DATASET EXTRACT
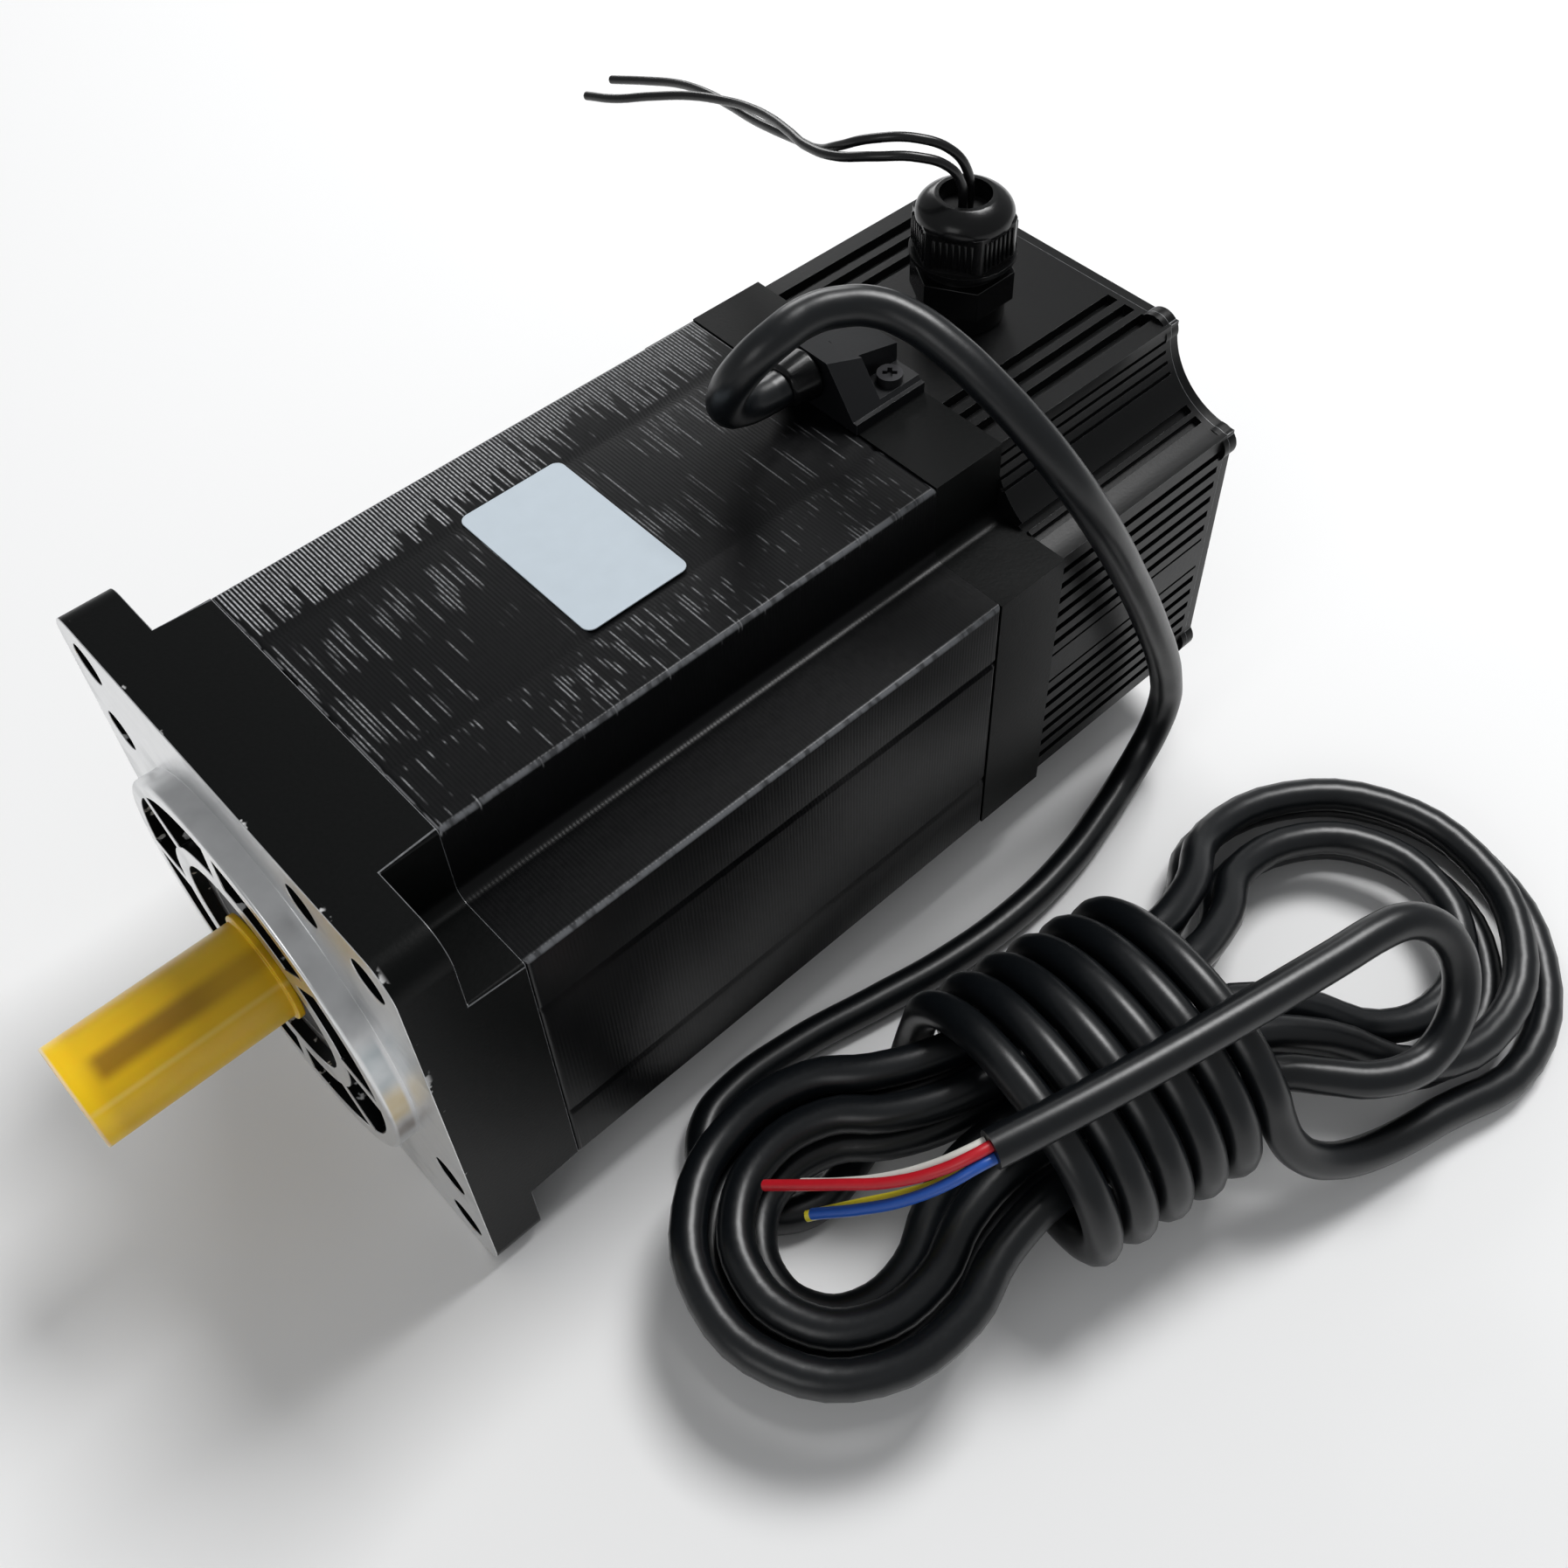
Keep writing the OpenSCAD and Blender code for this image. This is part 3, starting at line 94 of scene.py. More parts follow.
def add_node(material, kind, **inputs):
    """Adds a node to a material and sets or links its inputs by label."""
    node = material.node_tree.nodes.new(kind)
    for label, value in inputs.items():
        socket = node.inputs[label.replace("_", " ")]
        if isinstance(value, bpy.types.NodeSocket):
            material.node_tree.links.new(value, socket)
        else:
            socket.default_value = value
    return node


def surface(name, colour, rough, metal=0.0, shine=0.5, blotch=0.15, grain=600, relief=0.0):
    """Material with a fine grain in its tone, gloss and relief."""
    made = bpy.data.materials.new(name)
    made.use_nodes = True
    links = made.node_tree.links
    shader = made.node_tree.nodes["Principled BSDF"]
    shader.inputs["Metallic"].default_value = metal
    shader.inputs["Specular IOR Level"].default_value = shine
    place = add_node(made, "ShaderNodeTexCoord").outputs["Object"]
    grains = add_node(made, "ShaderNodeTexNoise", Vector=place, Scale=grain, Detail=4).outputs["Fac"]
    tone = add_node(made, "ShaderNodeMix")
    tone.data_type = "RGBA"
    tone.inputs[6].default_value = [c * (1 - blotch) for c in colour] + [1]
    tone.inputs[7].default_value = [min(1, c * (1 + blotch)) for c in colour] + [1]
    links.new(grains, tone.inputs[0])
    links.new(tone.outputs[2], shader.inputs["Base Color"])
    dull, dullest = rough * (1 - blotch), min(1, rough * (1 + blotch))
    gloss = add_node(made, "ShaderNodeMapRange", Value=grains, To_Min=dull, To_Max=dullest)
    links.new(gloss.outputs["Result"], shader.inputs["Roughness"])
    if relief:
        bump = add_node(made, "ShaderNodeBump", Strength=1, Distance=relief, Height=grains)
        links.new(bump.outputs["Normal"], shader.inputs["Normal"])
    return made


def strand(name, points_mm, diameter, material, steps, sides=4):
    """Smooth round cord through points given in millimetres."""
    line = bpy.data.curves.new(name, "CURVE")
    line.dimensions = "3D"
    line.resolution_u = steps
    line.bevel_depth = diameter / 2
    line.bevel_resolution = sides
    line.use_fill_caps = True
    spline = line.splines.new("BEZIER")
    spline.bezier_points.add(len(points_mm) - 1)
    for knot, place in zip(spline.bezier_points, points_mm):
        knot.co = [c / 1000 for c in place]
        knot.handle_left_type = knot.handle_right_type = "AUTO"
    piece = bpy.data.objects.new(name, line)
    bpy.context.scene.collection.objects.link(piece)
    line.materials.append(material)
    return piece


cable_jacket = surface("cable_jacket", (0.003, 0.004, 0.0052), 0.33, shine=0.46, grain=1100, relief=0.000012)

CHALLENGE
Extract the full listing and reproduce each line exactly.

THE RESPONSE
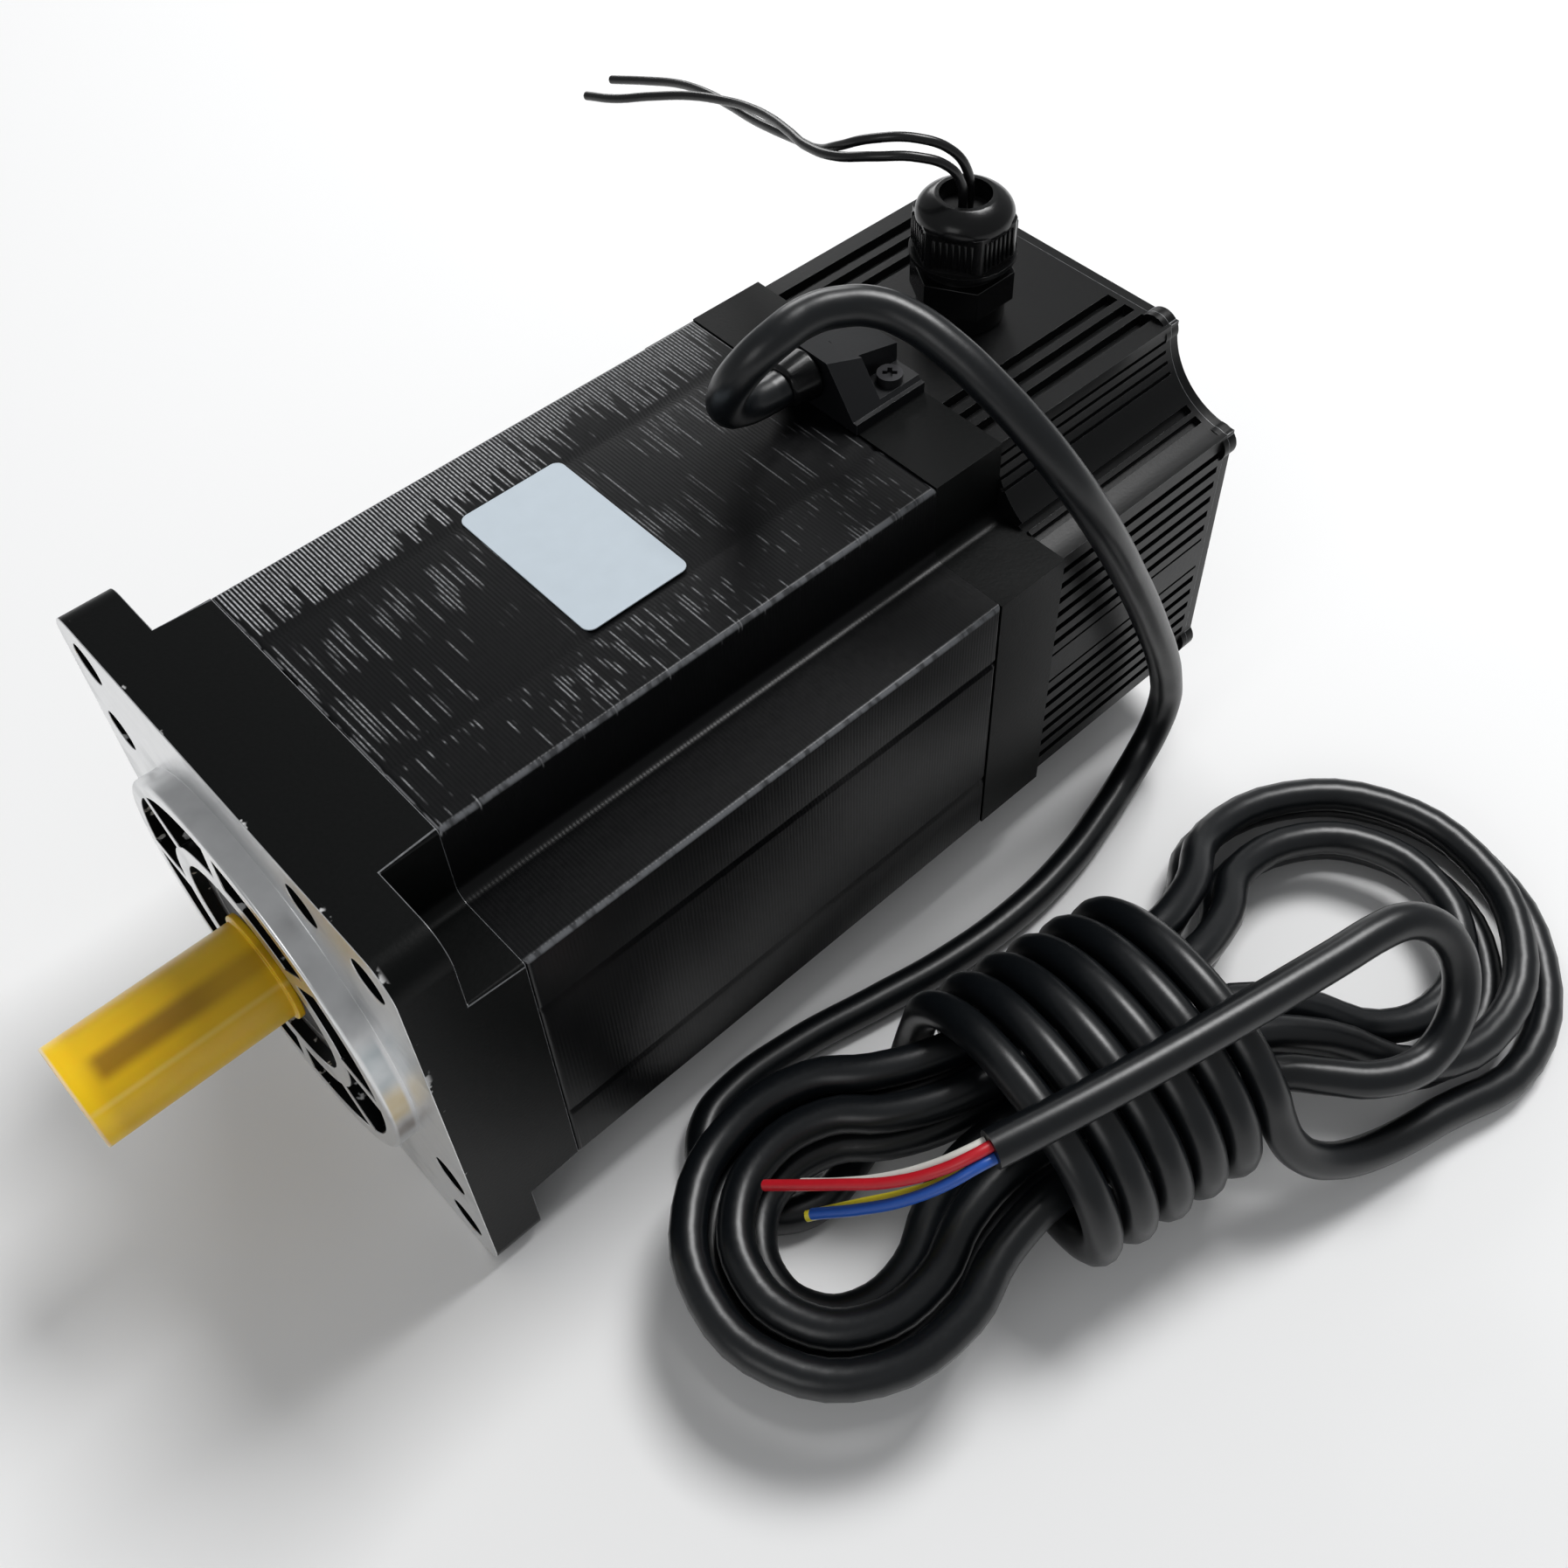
Keep writing the OpenSCAD and Blender code for this image. This is part 3, starting at line 94 of scene.py. More parts follow.
def add_node(material, kind, **inputs):
    """Adds a node to a material and sets or links its inputs by label."""
    node = material.node_tree.nodes.new(kind)
    for label, value in inputs.items():
        socket = node.inputs[label.replace("_", " ")]
        if isinstance(value, bpy.types.NodeSocket):
            material.node_tree.links.new(value, socket)
        else:
            socket.default_value = value
    return node


def surface(name, colour, rough, metal=0.0, shine=0.5, blotch=0.15, grain=600, relief=0.0):
    """Material with a fine grain in its tone, gloss and relief."""
    made = bpy.data.materials.new(name)
    made.use_nodes = True
    links = made.node_tree.links
    shader = made.node_tree.nodes["Principled BSDF"]
    shader.inputs["Metallic"].default_value = metal
    shader.inputs["Specular IOR Level"].default_value = shine
    place = add_node(made, "ShaderNodeTexCoord").outputs["Object"]
    grains = add_node(made, "ShaderNodeTexNoise", Vector=place, Scale=grain, Detail=4).outputs["Fac"]
    tone = add_node(made, "ShaderNodeMix")
    tone.data_type = "RGBA"
    tone.inputs[6].default_value = [c * (1 - blotch) for c in colour] + [1]
    tone.inputs[7].default_value = [min(1, c * (1 + blotch)) for c in colour] + [1]
    links.new(grains, tone.inputs[0])
    links.new(tone.outputs[2], shader.inputs["Base Color"])
    dull, dullest = rough * (1 - blotch), min(1, rough * (1 + blotch))
    gloss = add_node(made, "ShaderNodeMapRange", Value=grains, To_Min=dull, To_Max=dullest)
    links.new(gloss.outputs["Result"], shader.inputs["Roughness"])
    if relief:
        bump = add_node(made, "ShaderNodeBump", Strength=1, Distance=relief, Height=grains)
        links.new(bump.outputs["Normal"], shader.inputs["Normal"])
    return made


def strand(name, points_mm, diameter, material, steps, sides=4):
    """Smooth round cord through points given in millimetres."""
    line = bpy.data.curves.new(name, "CURVE")
    line.dimensions = "3D"
    line.resolution_u = steps
    line.bevel_depth = diameter / 2
    line.bevel_resolution = sides
    line.use_fill_caps = True
    spline = line.splines.new("BEZIER")
    spline.bezier_points.add(len(points_mm) - 1)
    for knot, place in zip(spline.bezier_points, points_mm):
        knot.co = [c / 1000 for c in place]
        knot.handle_left_type = knot.handle_right_type = "AUTO"
    piece = bpy.data.objects.new(name, line)
    bpy.context.scene.collection.objects.link(piece)
    line.materials.append(material)
    return piece


cable_jacket = surface("cable_jacket", (0.003, 0.004, 0.0052), 0.33, shine=0.46, grain=1100, relief=0.000012)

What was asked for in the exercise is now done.